— Provided data —
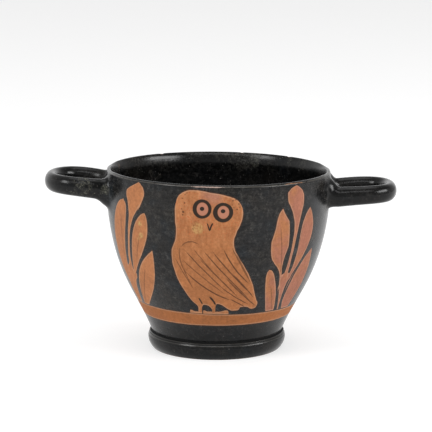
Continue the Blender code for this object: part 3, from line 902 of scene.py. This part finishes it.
def rubbedLip(spot, tone):
    # wear along the lip with a painted highlight line on its top, and the dust on the inside under it
    height, proud = spot.height, spot.proud
    # a lighter grey line along the lip's top: partly wear, partly painted highlight
    lipWearAndHighlight = (0.2 - abs(height - 78.55)).step(-0.16, 0.12) * proud.step(-1.3, -1.0)
    lipWearAndHighlight = lipWearAndHighlight * spot.noise["ragged"].step(0.3, 0.5)
    tone = (lipWearAndHighlight * shares["lipWearAndHighlight"]).blend(tone, colours["lipWearAndHighlight"])
    dust = (1 - spot.outside) * height.step(69.0, 78.0) * proud.step(0.0, -0.5)
    dust = dust * spot.noise["cloud"].step(0.42, 0.64) * spot.noise["mottle"].step(0.42, 0.6)
    tone = (dust * shares["dust"]).blend(tone, colours["dust"])
    for mark, colour in (("lipMark", "pinkWear"), ("lipRub", "bareClay")):
        rubbed = strokeDepth(spot.flat, painting[mark]) + (spot.noise["fleck"] - 0.5) * 0.5
        rubbed = rubbed.step(-0.1, 0.14) * spot.front * proud.step(-1.2, -0.9) * shares["rubbed"]
        tone = rubbed.blend(tone, colours[colour])
    return tone


def chippedShare(spot, shift):
    chipped = greatest([dotDepth(spot.place, tuple(leaned(chipPlace(chip), shift)), chip[3] * 0.8)
                        for chip in chips["lip"] + chips["foot"]])
    return (chipped + (spot.noise["fleck"] - 0.5) * 0.9).step(-0.1, 0.15)


def crusted(spot, specks, tone):
    # crusts and worn spots, and where they lie
    crusts = []
    for middle, radius, rag, colour, strength in patches:
        crust = dotDepth(spot.place, middle, radius) + (spot.noise["ragged"] - 0.6) * (3 * rag)
        crust = crust.step(0.0, 1.6) * (spot.noise["gritty"].step(0.5, 0.66) * 0.9 + 0.1)
        tone = (crust * strength).blend(tone, colours[colour])
        crusts.append(crust)
    crust = greatest(crusts)
    return (crust * specks * shares["crustSpecks"]).blend(tone, colours["rim"]), crust


def paintedClay(shift):
    # shift: how far along X the foot's axis stands from the origin
    material = bpy.data.materials.new("paintedClay")
    material.use_nodes = True
    tree = material.node_tree
    shader = tree.nodes["Principled BSDF"]
    spot = wallSpot(tree, shift)
    drawn = drawnPicture(spot)
    soft = painting["edgeSoftness"]
    clay = drawn.figure.step(-soft, soft) * spot.outside

    scratches, specks = glossMarks(spot)
    gloss, shadedGrooves = glossTone(spot, drawn, scratches, specks)
    tone = clay.blend(gloss, brushedLines(spot, drawn, bareTone(spot, drawn)))
    below = unpaintedFoot(spot)
    tone = rubbedLip(spot, below.blend(tone, colours["bareClay"]))
    chipped = chippedShare(spot, shift)
    tone = (chipped * shares["chips"]).blend(tone, colours["bareClay"])
    tone, crust = crusted(spot, specks, tone)

    matt = greatest([clay, below, chipped, crust * 0.85])
    roughness = finish["glossRoughness"] + matt * (finish["clayRoughness"] - finish["glossRoughness"])
    roughness = roughness + (1 - spot.dense) * finish["wallRoughness"] + shadedGrooves * 0.6
    roughness = roughness + (spot.noise["shade"] + spot.noise["mottle"] - 1.0) * 0.2
    roughness = roughness + scratches * 0.10 + specks * 0.3
    turned = spot.height.vector().noise(1.7, 3.0, 0.6)
    relief = spot.noise["pitted"] * 0.6 + spot.noise["wavy"] - crust * 0.8
    relief = relief + (turned - 0.5) * (1.6 - spot.aboveFoot)
    bump = relief.node("ShaderNodeBump", None, {
        "Strength": finish["reliefStrength"], "Distance": finish["reliefHeight"] * mm, "Height": relief})
    tree.links.new(tone.socket, shader.inputs["Base Color"])
    tree.links.new(roughness.socket, shader.inputs["Roughness"])
    tree.links.new(bump.socket, shader.inputs["Normal"])
    shader.inputs["IOR"].default_value = finish["refraction"]
    print("painted clay has", len(tree.nodes), "nodes")
    return material


def leaned(point, shift):
    slope = math.tan(math.radians(cup["lean"]))
    x, y, z = point
    return (x + slope * z + shift, y, z - slope * x * z / cup["height"])


def buildCup():
    clay = bpy.data.materials.new("unpaintedClay")
    body = turnedCup(clay)
    outwardNormals(body)
    print("turned cup:", len(body.polygons), "faces")
    tree = handleTree()
    loops = [handleMesh(name, tree, clay) for name in ("left", "right")]
    mesh, known = joinedCup(body, loops)
    smoothSeams(mesh, known)
    chipAway(mesh)
    shift = leanAndCentre(mesh)
    print("foot stands", round(shift, 2), "mm along X")
    mesh.shade_smooth()
    mesh.materials.clear()
    mesh.materials.append(paintedClay(shift))
    piece = bpy.data.objects.new("paintedSkyphos", mesh)
    bpy.context.scene.collection.objects.link(piece)
    bpy.data.materials.remove(clay)
    mesh.calc_loop_triangles()
    print("painted cup:", len(mesh.loop_triangles), "triangles")
    return piece, shift


painted, footShift = buildCup()
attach(painted, "root")
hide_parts("skyphos")


# Studio: pale floor, soft white light all round, camera where the photograph was taken from

studio = {
    "floorRadius": 6.0, "floorTone": 0.5, "floorGlow": 0.55, "floorRoughness": 0.9, "floorShine": 0.1,
    "skyStrength": 1.12,
    "darker": [(1, 0.1, -0.7, 0.45), (2, 0.2, 0.7, 0.45), (0, 0.1, 0.8, 0.5)],  # (axis, from, to, share)
    "cameraDistance": 0.9, "cameraElevation": 11.4, "cameraPitch": 10.29, "aimHeight": 0.040,
    "lens": 170.7, "sensor": 36.0, "sideShift": -0.0011,
    "lamps": [  # (name, place, aim, width, depth, watts)
        ("topLight", (0.10, 0.10, 1.5), (0.0, 0.0, 0.04), 0.9, 0.9, 4.0),
        ("frontLight", (0.0, -1.15, 1.25), (0.0, 0.0, 0.05), 1.5, 0.16, 5.0),
        ("rightLight", (1.25, -0.5, 0.64), (0.0, 0.0, 0.05), 1.0, 0.36, 13.5),
        ("leftLight", (-1.05, -0.75, 0.9), (0.0, 0.0, 0.05), 0.55, 0.55, 9.0),
    ],
}


def makeStudio(shift):
    shape = bmesh.new()
    bmesh.ops.create_circle(shape, cap_ends=True, segments=96, radius=studio["floorRadius"])
    mesh = bpy.data.meshes.new("paleFloor")
    shape.to_mesh(mesh)
    shape.free()
    floor = bpy.data.objects.new("paleFloor", mesh)
    bpy.context.scene.collection.objects.link(floor)
    paper = bpy.data.materials.new("palePaper")
    paper.use_nodes = True
    shader = paper.node_tree.nodes["Principled BSDF"]
    shader.inputs["Base Color"].default_value = (studio["floorTone"],) * 3 + (1,)
    shader.inputs["Roughness"].default_value = studio["floorRoughness"]
    shader.inputs["Specular IOR Level"].default_value = studio["floorShine"]
    shader.inputs["Emission Color"].default_value = (1.0, 1.0, 1.0, 1.0)
    shader.inputs["Emission Strength"].default_value = studio["floorGlow"]
    mesh.materials.append(paper)

    world = bpy.data.worlds.new("softStudio")
    world.use_nodes = True
    sky = world.node_tree.nodes["Background"]
    sky.inputs["Color"].default_value = (1.0, 1.0, 1.0, 1.0)
    tree = world.node_tree
    towards = Wire(tree, tree.nodes.new("ShaderNodeTexCoord").outputs["Generated"]).parts()
    lit = studio["skyStrength"]
    for axis, start, end, share in studio["darker"]:
        lit = (1 - towards[axis].step(start, end) * share) * lit
    tree.links.new(lit.socket, sky.inputs["Strength"])
    bpy.context.scene.world = world

    for name, place, aim, width, depth, watts in studio["lamps"]:
        light = bpy.data.lights.new(name, "AREA")
        light.shape, light.size, light.size_y, light.energy = "RECTANGLE", width, depth, watts
        lamp = bpy.data.objects.new(name, light)
        lamp.location = place
        lamp.rotation_euler = (Vector(aim) - Vector(place)).to_track_quat("-Z", "Y").to_euler()
        bpy.context.scene.collection.objects.link(lamp)

    eye = bpy.data.cameras.new("studioCamera")
    eye.lens, eye.sensor_width, eye.shift_x = studio["lens"], studio["sensor"], studio["sideShift"]
    eye.clip_start, eye.clip_end = 0.05, 20.0
    camera = bpy.data.objects.new("studioCamera", eye)
    rise = math.radians(studio["cameraElevation"])
    camera.location = (shift * mm, -studio["cameraDistance"] * math.cos(rise),
                       studio["aimHeight"] + studio["cameraDistance"] * math.sin(rise))
    camera.rotation_euler = (math.radians(90 - studio["cameraPitch"]), 0.0, 0.0)
    bpy.context.scene.collection.objects.link(camera)
    bpy.context.scene.camera = camera
    bpy.context.scene.view_settings.view_transform = "Standard"


makeStudio(footShift)
print("studio ready")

— What you need to do —
Print the listing above from its first line through the line with "return tone", and stop there.

— Final answer —
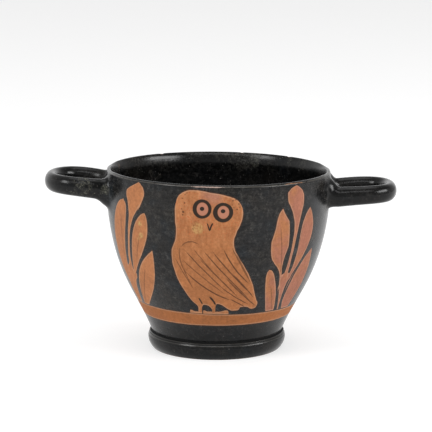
Continue the Blender code for this object: part 3, from line 902 of scene.py. This part finishes it.
def rubbedLip(spot, tone):
    # wear along the lip with a painted highlight line on its top, and the dust on the inside under it
    height, proud = spot.height, spot.proud
    # a lighter grey line along the lip's top: partly wear, partly painted highlight
    lipWearAndHighlight = (0.2 - abs(height - 78.55)).step(-0.16, 0.12) * proud.step(-1.3, -1.0)
    lipWearAndHighlight = lipWearAndHighlight * spot.noise["ragged"].step(0.3, 0.5)
    tone = (lipWearAndHighlight * shares["lipWearAndHighlight"]).blend(tone, colours["lipWearAndHighlight"])
    dust = (1 - spot.outside) * height.step(69.0, 78.0) * proud.step(0.0, -0.5)
    dust = dust * spot.noise["cloud"].step(0.42, 0.64) * spot.noise["mottle"].step(0.42, 0.6)
    tone = (dust * shares["dust"]).blend(tone, colours["dust"])
    for mark, colour in (("lipMark", "pinkWear"), ("lipRub", "bareClay")):
        rubbed = strokeDepth(spot.flat, painting[mark]) + (spot.noise["fleck"] - 0.5) * 0.5
        rubbed = rubbed.step(-0.1, 0.14) * spot.front * proud.step(-1.2, -0.9) * shares["rubbed"]
        tone = rubbed.blend(tone, colours[colour])
    return tone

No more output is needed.